Powered by MOMENTUM MEDIA
investor daily logo

Aussies shift to passive: Morningstar

  •  
By
  •  
3 minute read

While Australian investors have been reluctant to adopt indexing strategies in the past, fund flows in 2013 indicate a significant change, according to the Morningstar Global Flows Report.

The report, which examined managed fund asset flows in Australia, Canada, Europe, Japan and the United States, showed investors had a clear preference for passive options over active options in 2013, particularly in terms of equities. 

It revealed the Vanguard International Shares Index experienced inflows of around $509 million, while the BlackRock Index International Equity secured inflows of about $430 million. 

Morningstar said investors conscious of cost were likely attracted to the two funds due to their “favourably priced global share market exposure”.   

==
==

The research also showed investors favoured international share funds in 2013 over domestic share funds, with investors shifting $5.79 billion out of Australian share funds and injecting $847 million into global equity strategies. 

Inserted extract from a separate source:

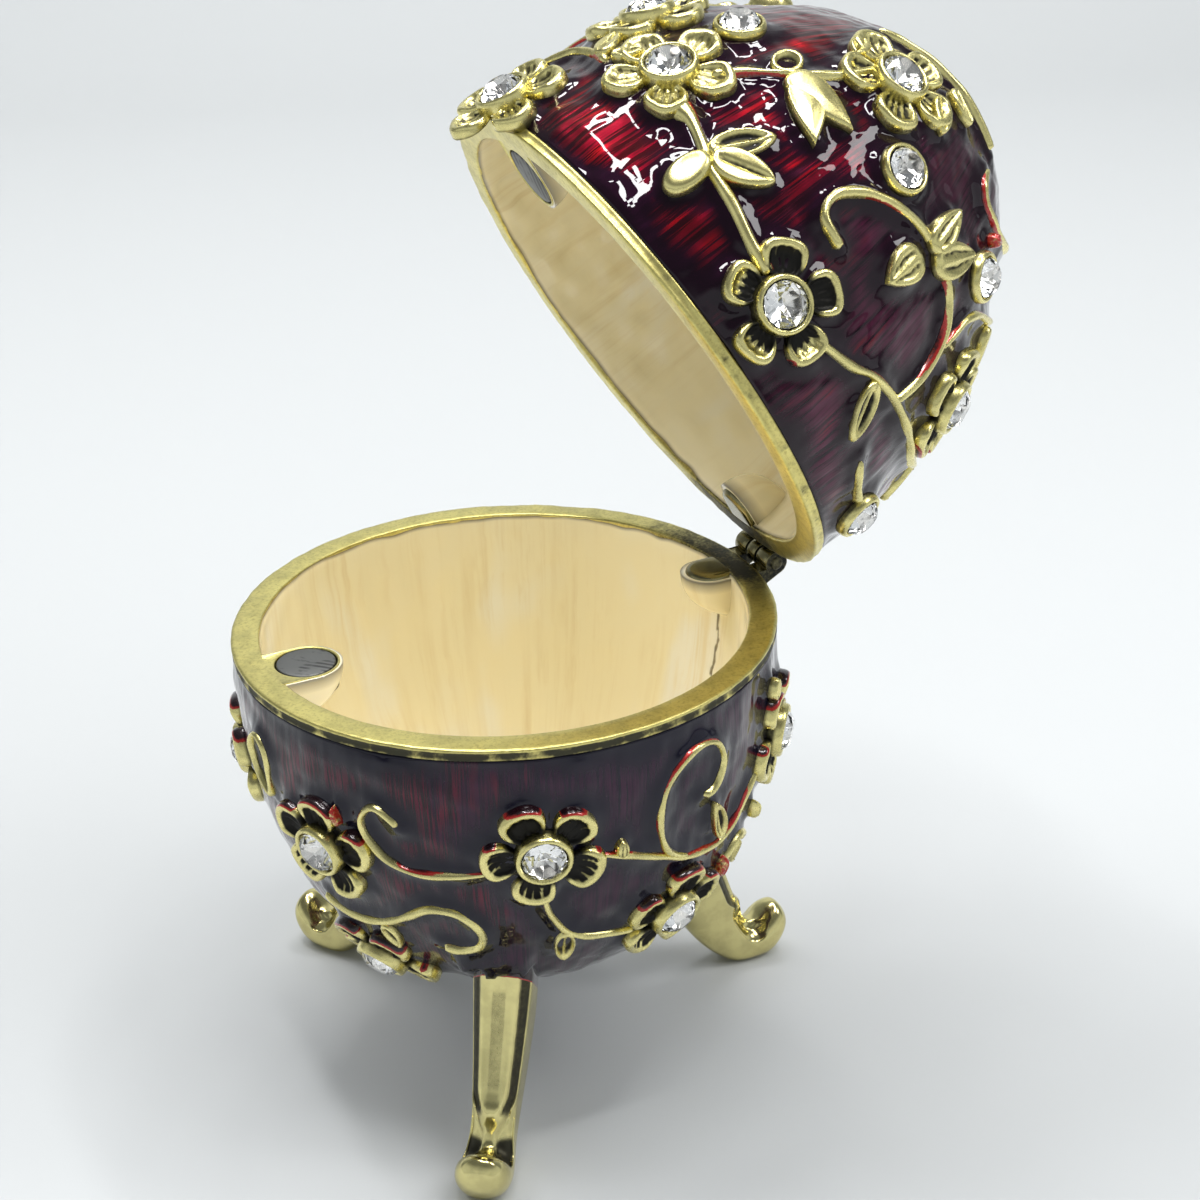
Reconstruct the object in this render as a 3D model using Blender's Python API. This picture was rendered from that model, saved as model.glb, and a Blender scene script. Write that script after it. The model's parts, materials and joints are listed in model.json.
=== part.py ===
# Jewelled egg trinket box, standing open on three cabriole legs.
# The egg's axis is vertical, the lid hinge is on the +X side, and the floor is at Z = 0.
# Sizes are in millimetres until a mesh is made, and in metres after that.
import math

import bmesh
import bpy
from mathutils import Vector

metre = 0.001

# Egg
rimRadius = 22.5          # outer radius of both rims
rimInner = 20.2           # inner radius of both rims
bandHeight = 0.95         # bare metal band round each rim
bandStep = 0.15           # the enamel stands this far inside the band
bowlDepth = 29.85         # from the rim to the pole of the bowl's outer curve
bowlPower = 2.18
bowlFullness = 0.329
bowlInnerDepth = 27.6
bowlInnerPower = 2.3
bowlInnerFullness = 0.34
lidHeight = 33.55
lidPower = 1.952
lidFullness = 0.494
lidInnerHeight = 31.4
lidInnerPower = 2.0
lidInnerFullness = 0.5
bowlFlat = 6.5            # radius of the flat under the bowl
floorFlat = 6.0           # radius of the flat inside the bowl
rimAboveFloor = 40.65
roundSteps = 48
weldDistance = 0.002      # points closer than this become one

# Hinge
hingeX = 24.12            # the pin's axis, from the egg's axis
hingeZ = 0.23             # the pin's axis, above the bowl's rim
lidOpenAngle = 61.0       # degrees from closed
lidGap = 0.2              # between the two rims when closed
knuckleRadius = 1.1
lidKnuckleHalf = 0.65     # half the width of the lid's middle knuckle
knuckleInner = 0.95       # where each outer knuckle begins
knuckleOuter = 2.75
webRoot = 21.8            # where the knuckle's web starts inside the wall
webNear = 0.35            # the web's near and far edges, from the rim plane
webFar = 2.3
pinRadius = 0.45
pinBore = 0.52
pinOverhang = 0.15
eyeStart = 205.0          # degrees; where the knuckle's round eye leaves its web
eyeSweep = 275.0
eyePoints = 12
pinPoints = 16
hingeBossRadius = 2.0
hingeBossX = 19.0
hingeBossDepth = 2.4

# Magnets
magnetRadius = 2.4
magnetThickness = 1.9
magnetX = -17.3
magnetGap = 0.3
magnetBossRadius = 3.1
magnetBossDepth = 3.4
magnetPoints = 24
bossSteps = 12            # round the half circle of a boss
faceDrop = 0.03           # the bosses and magnets sit this far under the rim face
bossRoot = 21.3           # how far out the bosses reach into the wall

# Flowers and stones
petalCount = 5
petalTip = 4.75
petalShoulder = 4.25
petalNotch = 3.0
petalRise = 1.05           # the petals' raised rims
bezelOuter = 2.35
bezelInner = 2.0
bezelRise = 1.5
bezelFloor = 0.55
bezelFoot = 0.75
flowerRoot = 0.9          # how deep a flower's back is set in the wall
overhangClear = 0.45      # an overhanging flower's back clears the bowl's band by this
plugRadius = 1.6
singleOuter = 2.45
singleBevel = 0.4         # height of the bevel round a single stone's bezel
stoneRadius = 1.7
stoneLift = 0.85
stoneGirdle = 1.35
stoneTable = 2.05
stoneTableRadius = 0.95
stoneSides = 12
tableSides = 6

# Where the flowers stand: degrees round the egg, millimetres from the rim, and turn in degrees
bowlFlowers = {
    "front": (-107.0, 9.4, 102.0),
    "right": (-38.0, 8.6, 90.0),
    "right_low": (-73.0, 19.6, 60.0),
    "left": (-155.6, 11.4, 60.0),
    "left_low": (-154.5, 24.0, 20.0),
    "back": (107.0, 9.4, 78.0),
    "back_right": (38.0, 8.6, 90.0),
    "back_left": (155.6, 11.4, 120.0),
}
lidFlowers = {
    "side": (-109.5, 6.0, 66.0),
    "upper": (-162.3, 11.7, 32.0),
    "crown": (-133.1, 25.4, 20.0),
    "hinge_side": (-52.0, 15.3, 50.0),
    "thumb": (175.5, 2.0, 54.0),
    "back": (109.5, 6.0, 114.0),
    "back_upper": (169.0, 15.4, 100.0),
    "back_crown": (133.1, 25.4, 160.0),
}
lidSingles = {
    "single_crown": (-113.5, 20.5),
    "single_upper": (-167.5, 18.8),
    "single_hinge": (-73.3, 22.4),
    "single_rim": (-52.5, 4.1),
}
overhanging = ("thumb",)

# Legs: front and back of each section down the leg, as radius and height above the rim, and width
legAngles = {"leg_front": -120.0, "leg_hinge": 0.0, "leg_back": 120.0}
legSections = (
    ((17.95, -23.35), (13.25, -28.05), 5.0, 0.55),
    ((18.55, -26.2), (13.6, -30.4), 4.75, 0.5),
    ((19.5, -29.6), (14.6, -33.0), 4.35, 0.5),
    ((20.5, -32.6), (15.9, -35.6), 3.95, 0.5),
    ((21.2, -34.6), (17.4, -37.8), 3.75, 0.6),
    ((21.9, -36.1), (18.9, -39.4), 3.8, 0.7),
    ((22.6, -37.0), (20.6, -40.8), 4.2, 0.8),
    ((23.5, -36.9), (22.6, -41.0), 4.6, 0.9),
    ((24.5, -36.1), (24.2, -41.0), 4.6, 0.95),
    ((25.4, -35.9), (25.3, -40.1), 4.0, 1.0),
    ((26.1, -36.6), (26.1, -38.8), 2.7, 1.0),
)
legSectionPoints = 12
sharpAngle = 30.0         # degrees; edges sharper than this are shaded as edges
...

The two Australian equity funds facing the largest outflows were Ausbil Australian Active Equity, which shed around $634 million in assets during the year while Macquarie Alpha Opportunities, an Australian equity long-short fund, suffered a $686 million decline in its asset base. 

Shares funds globally generated an inflow of US$567 billion and an organic growth rate of six per cent. 

This is the fastest growth rate since Morningstar first began recording global flow data since 2007.  

Out of the actively managed international equities strategies Magellan Global generated the highest flows, securing almost $1.7 billion in 2013, double the inflow of any other single-sector strategy. 

Vanguard dominated global flows, however, taking in $143 billion, increasing its assets under management to US$2.3 trillion in long-term managed fund and exchange-traded fund assets. 

Pimco experienced the worst outflow, with its funds retracting US$29 billion for the year. 

Morningstar said investor fear of rising interest rates likely “prompted a long-anticipated exodus from bond funds”.